Held: The appeal was dismissed.
(1) The leases contained a clause requiring the landlord to maintain and keep in good and substantial repair and condition the main structure of the buildings. There was also a deliberately non-specific clause requiring the landlord “… to do or cause to be done all such works installations acts matters and things as in the absolute discretion of the lessors may be considered necessary or advisable for the proper management maintenance safety amenity or administration of the building” (the sweeper clause). The question was whether any part of the cost of the works were recoverable as the cost of work to “maintain” the blocks in good condition or alternatively via the “sweeper” clause in the leases.
The consistent approach of the authorities was that while “maintain” meant something different from “repair”, it was not otiose and could denote something preventive rather than remedial. Neither a covenant to repair nor a covenant to maintain was a covenant to remedy structural defects, nor to make safe a building that was not safe when it was built. The sweeper clause was a form of future-proofing such as was commonly and sensibly provided for in a lease that was supposed to last for many decades. The idea was to pick up items that could not be specifically foreseen on the date of the lease: Welsh v London Borough of Greenwich [2000] 3 EGLR 41, Fluor Daniel Properties Ltd v Shortlands Investments Ltd [2001] 2 EGLR 103, Mason v Totalfinaelf UK Ltd [2003] 3 EGLR 91, Westbury Estates Ltd v Royal Bank of Scotland Plc [2006] CSOH 177; [2006] PLSCS 243 and Alker v Collingwood Housing Association Ltd [2007] 2 EGLR 43 considered.
(2) If a particular type of work was clearly within an obligation, the fact a particular instance of that work was dreadfully expensive would not be relevant to the construction of the lease. But the sweeper clause here was, necessarily, unclear; and so it was relevant to its construction that the remedying of structural defects generally tended to be very expensive, and that a commitment to bear the cost of such work was a commitment to something potentially ruinous. For the respondent leaseholders, a liability of £60,000, £70,000 or £80,000 might well be impossibly expensive. That was part of the facts and circumstances known to the parties which had to be considered and also as a matter of commercial common sense: Arnold v Britton [2015] EGLR 53 and Dell v 89 Holland Park Management Co Ltd [2022] UKUT 169 (LC); [2022] PLSCS 113 considered.

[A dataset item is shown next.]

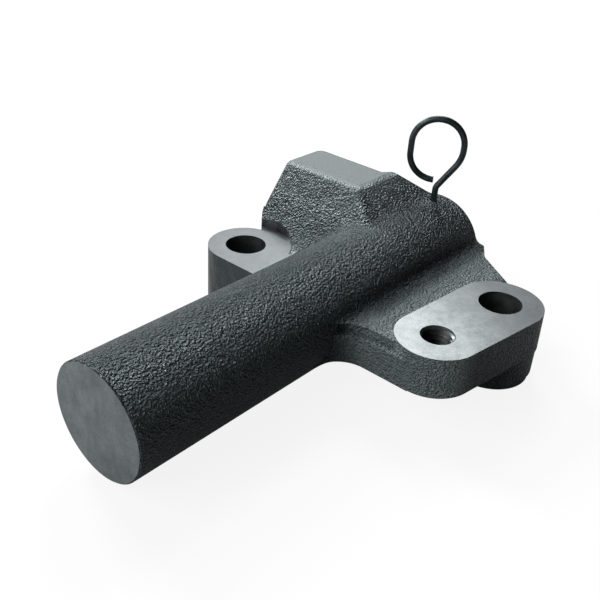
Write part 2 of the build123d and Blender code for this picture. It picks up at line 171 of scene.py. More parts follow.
class Finish:
    """One procedural material on a Principled shader, with its maths written on Field values."""

    def __init__(self, name, **constants):
        self.material = bpy.data.materials.new(name)
        self.material.use_nodes = True
        self.tree = self.material.node_tree
        self.shader = next(node for node in self.tree.nodes if node.type == "BSDF_PRINCIPLED")
        for socket, value in constants.items():
            self.shader.inputs[socket.replace("_", " ")].default_value = value
        self.place = self.node("ShaderNodeTexCoord", {}, {}).outputs["Object"]

    def node(self, kind, settings, values):
        """A node of any kind: its settings are given first, then its sockets' values or links."""
        made = self.tree.nodes.new(kind)
        for setting, value in settings.items():
            setattr(made, setting, value)
        for key, value in values.items():
            socket = made.inputs[key]
            if isinstance(value, Field):
                self.tree.links.new(value.socket, socket)
            elif isinstance(value, bpy.types.NodeSocket):
                self.tree.links.new(value, socket)
            else:
                socket.default_value = value
        return made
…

(3) A sweeper clause might include the incurring of costs in a dispute over the repair of the building, but could not be extended to the extraordinary litigation costs the appellant had incurred, going far beyond the scope of its obligation to repair and maintain the building and so on in the preceding clauses. Only an express provision could go that far.
In requiring the landlord to do everything it considered necessary or advisable “for the proper management maintenance safety amenity or administration of the building” the sweeper clause did not require it to remedy structural defects because that went too far beyond the scope of anything that preceded it. The words “Without prejudice to the foregoing” at the start of the clause was to state that it did not narrow down or contradict anything previously provided, but that did not mean those previous items had to be ignored; they set the context for the sweeper clause and indicated its purpose and effect. Only express words would generate an obligation that was vastly different in kind and in likely scale from the obligations already specified.

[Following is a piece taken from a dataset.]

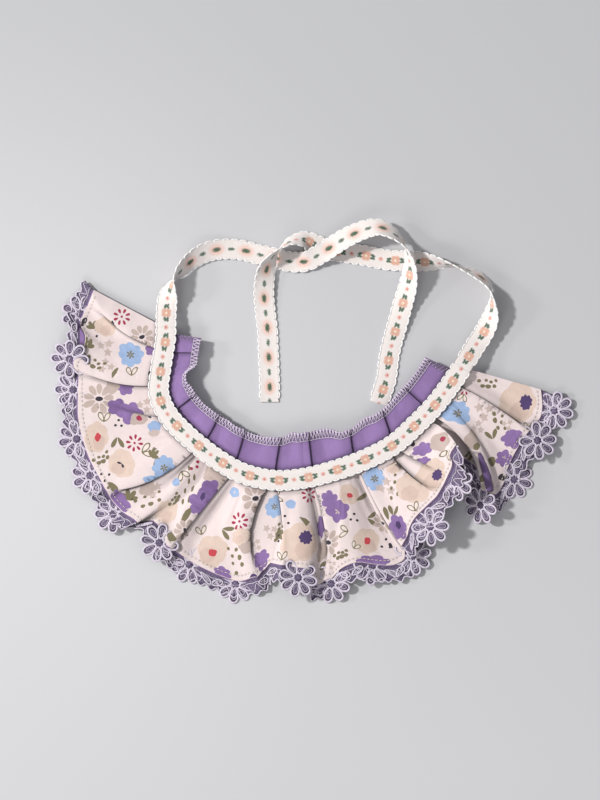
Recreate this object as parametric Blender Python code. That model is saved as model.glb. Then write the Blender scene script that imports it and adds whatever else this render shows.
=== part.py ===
"""A lace bib collar lying flat: a pleated floral ruffle with its purple lining, a daisy lace edge, a purple neck
frill, and a rosebud ribbon that is sewn over the neck seam and runs on as two free ties.

The tables are in millimetres, +X to the right, +Y towards the ties and +Z up from the surface that it lies on.
The cloth is worked out as rows of stations. Each row runs along the garment from its left end to its right end,
and the rows go from the seam to the free edge. Every pleat gives seven or eight stations of a row: round its
crest, which is the fold edge that shows, and round its valley, which lies under it."""

import math
from types import SimpleNamespace

import bpy
import numpy as np

MM = 0.001

# The middle of the whole object's box on the surface, which becomes the origin.
MIDDLE = np.array([-2.15, -0.55, 0.0])

WALL = 1.0
SEAM_GAP = 0.3
RIBBON_WIDTH = 11.5
RIBBON_RIDE = 8.75
TIE_STEP = 5.5
BAND_STEP = 6.0

CREST_RADIUS = 2.0
VALLEY_RADIUS = 0.8
TOP_LEVEL = 7.4
LOW_LEVEL = 1.8
RUFFLE_ROWS = (0.0, 0.12, 0.25, 0.4, 0.55, 0.7, 0.84, 1.0)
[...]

A tenant who signed up to pay for the landlord’s compliance with a covenant to “repair” and to “maintain” had to be taken to know the courts had specifically held that neither of those terms included an obligation to remedy a structural defect. Such a tenant would not intend that the obligation to do just that could be tucked in to the general words of a future-proofing sweeper clause which did not encompass the work in issue here: Holland Park Management Co Ltd v Dell [2023] EGLR 10 considered.
(4) The definition of total expenditure in the lease did not enable the appellant to charge for the work. Looked at in context, it was a definitional section and was not intended to provide for liabilities found nowhere else in the lease. In signing up to covenants to repair and maintain, the original tenants knew that those terms excluded the remedying of structural defects. They would not have intended that potentially enormous liability to be included in the general wording of the sweeper clause.
Justin Bates KC and Mattie Green (instructed by Tower Hamlets London Borough Council) appeared for the appellant; Ellodie Gibbons (instructed by Bishop & Sewell LLP) appeared for the respondents.